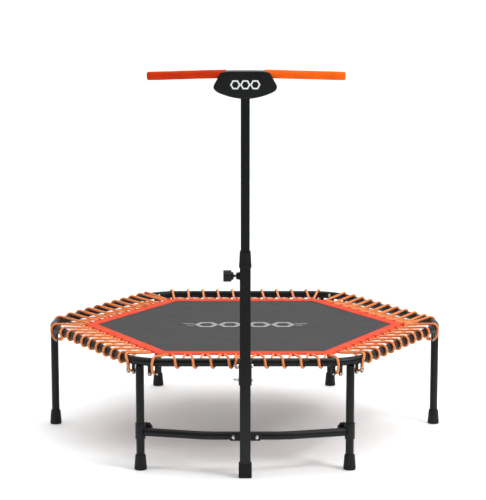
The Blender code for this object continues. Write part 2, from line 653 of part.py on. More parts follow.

...

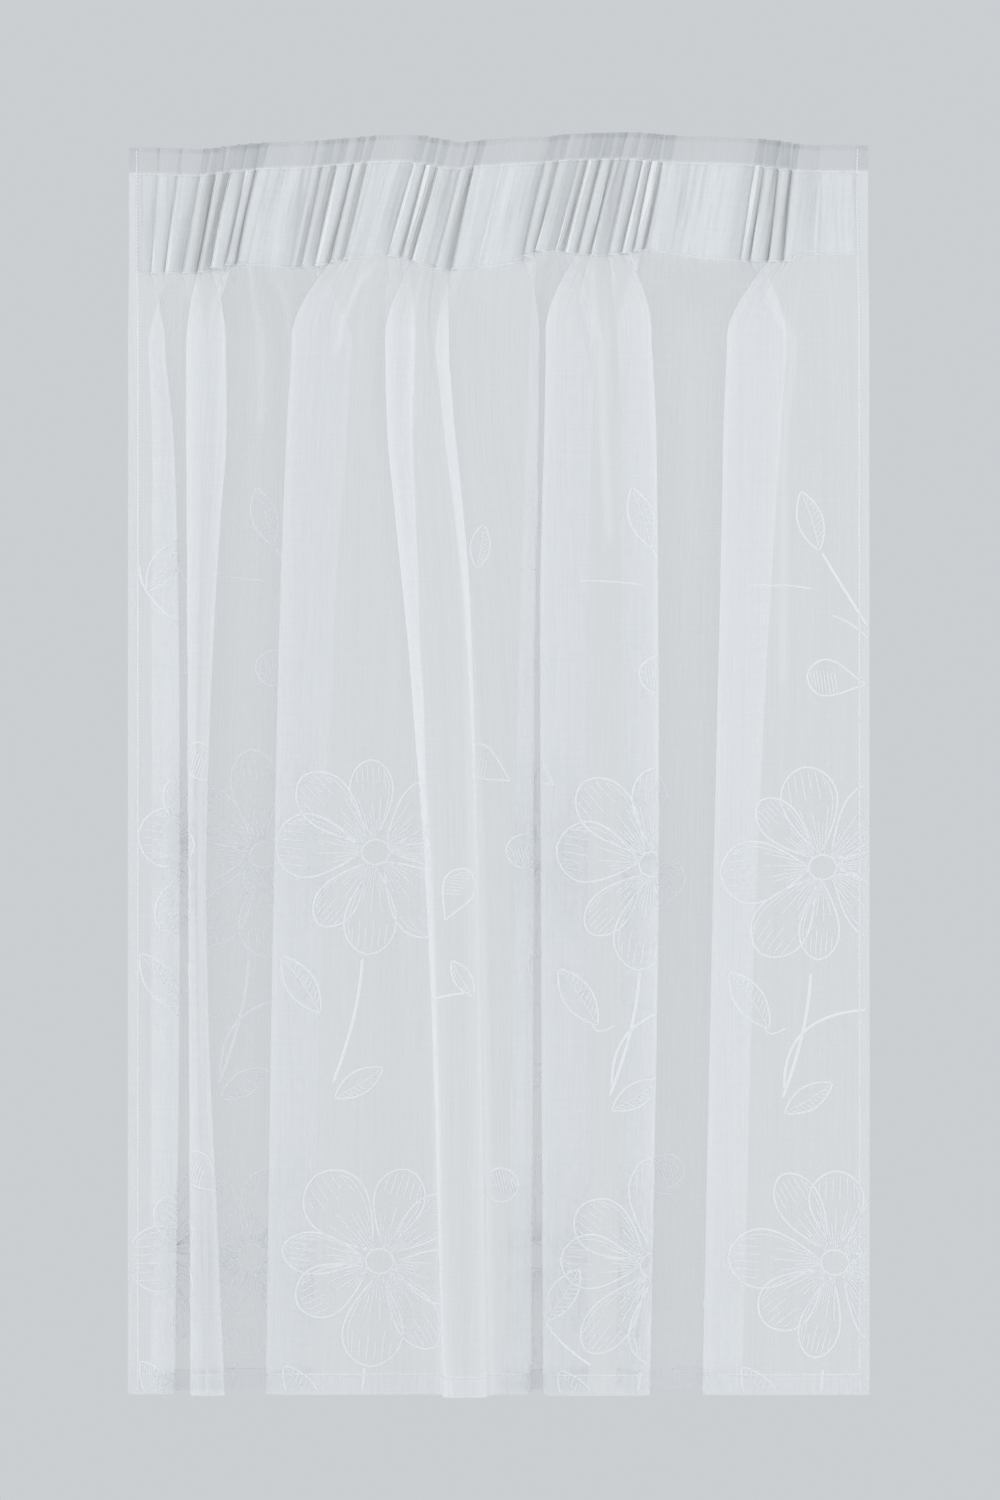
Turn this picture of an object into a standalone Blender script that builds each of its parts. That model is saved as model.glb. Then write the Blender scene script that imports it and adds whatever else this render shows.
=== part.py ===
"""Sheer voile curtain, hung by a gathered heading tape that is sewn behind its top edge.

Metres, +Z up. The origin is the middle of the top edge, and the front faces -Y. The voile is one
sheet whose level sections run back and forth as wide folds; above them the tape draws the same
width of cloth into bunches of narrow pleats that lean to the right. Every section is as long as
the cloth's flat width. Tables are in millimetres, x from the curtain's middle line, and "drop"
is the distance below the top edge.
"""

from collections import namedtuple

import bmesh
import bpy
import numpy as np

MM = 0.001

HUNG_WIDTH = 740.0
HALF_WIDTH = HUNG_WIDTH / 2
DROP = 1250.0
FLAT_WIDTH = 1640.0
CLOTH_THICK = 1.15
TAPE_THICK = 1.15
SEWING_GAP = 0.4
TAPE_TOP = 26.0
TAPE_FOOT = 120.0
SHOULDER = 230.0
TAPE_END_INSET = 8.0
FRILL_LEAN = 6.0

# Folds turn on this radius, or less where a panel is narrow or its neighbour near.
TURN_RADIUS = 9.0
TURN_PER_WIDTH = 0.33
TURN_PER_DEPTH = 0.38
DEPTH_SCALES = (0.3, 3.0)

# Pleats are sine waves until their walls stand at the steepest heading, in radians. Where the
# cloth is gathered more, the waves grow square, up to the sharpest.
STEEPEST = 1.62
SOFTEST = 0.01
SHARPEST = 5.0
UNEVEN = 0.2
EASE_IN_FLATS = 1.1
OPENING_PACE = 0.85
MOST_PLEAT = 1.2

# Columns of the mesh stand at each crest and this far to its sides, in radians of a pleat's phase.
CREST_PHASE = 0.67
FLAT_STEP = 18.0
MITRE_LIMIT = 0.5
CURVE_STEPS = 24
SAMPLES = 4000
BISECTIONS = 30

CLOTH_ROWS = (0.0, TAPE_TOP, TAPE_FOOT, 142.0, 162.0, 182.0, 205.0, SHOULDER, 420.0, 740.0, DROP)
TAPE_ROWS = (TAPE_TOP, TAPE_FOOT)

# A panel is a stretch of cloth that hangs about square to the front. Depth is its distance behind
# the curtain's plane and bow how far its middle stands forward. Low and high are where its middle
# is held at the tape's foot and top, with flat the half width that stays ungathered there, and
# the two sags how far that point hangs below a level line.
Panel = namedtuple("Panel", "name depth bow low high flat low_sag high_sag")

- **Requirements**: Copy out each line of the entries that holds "object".

- **Response below**:
The Blender code for this object continues. Write part 2, from line 653 of part.py on. More parts follow.
Turn this picture of an object into a standalone Blender script that builds each of its parts. That model is saved as model.glb. Then write the Blender scene script that imports it and adds whatever else this render shows.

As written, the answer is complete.